In fact any supply chain process improvement whether it is in planning or execution, network design or supply planning, demand planning or warehousing; all lead to either direct cost savings affecting the COGS, or more efficient use of assets affecting the Asset Turnover.

The next question of course is which is more important? Cost or Efficiency? Well that really depends!

It depends on what does the retailer want to achieve? If the retailer has good operating cash flow (and hence no need to borrow funds from the market), your efforts should be more focused on direct cost savings that will translate into the bottom line gains. If operating cash flow is an issue; and, it is if your survival depends on it, then profitability is a secondary consideration, and efficient use of resources may make more sense specially in a market where credit is either not available or the cost of servicing credit is simply unacceptable.

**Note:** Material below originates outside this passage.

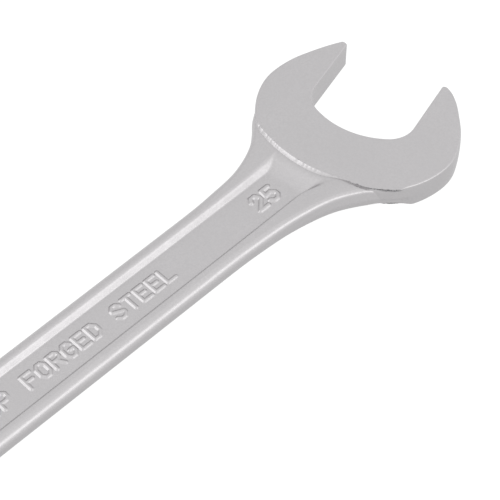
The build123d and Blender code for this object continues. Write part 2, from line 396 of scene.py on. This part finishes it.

Rather than closing all initiatives, corporations should analyze and understand the impact of each current supply chain initiative. Then they should re-prioritize using the analysis, and their current needs. For reprioritization, follow the steps below.

  • List all your current supply chain initiatives. Note where in their deployment life-cycle these initiatives are, what are the sunk costs, and what are the estimated costs to finish them?
  • Classify these initiatives into those affecting Costs, and those affecting Efficiency.
  • For those affecting costs, determine the impact on COGS; for those impacting efficiency, determine the impact on Asset Turnover.
  • Establish the immediate organizational priority between Costs & Efficiency.
  • Re-prioritize the current initiatives based on the above information.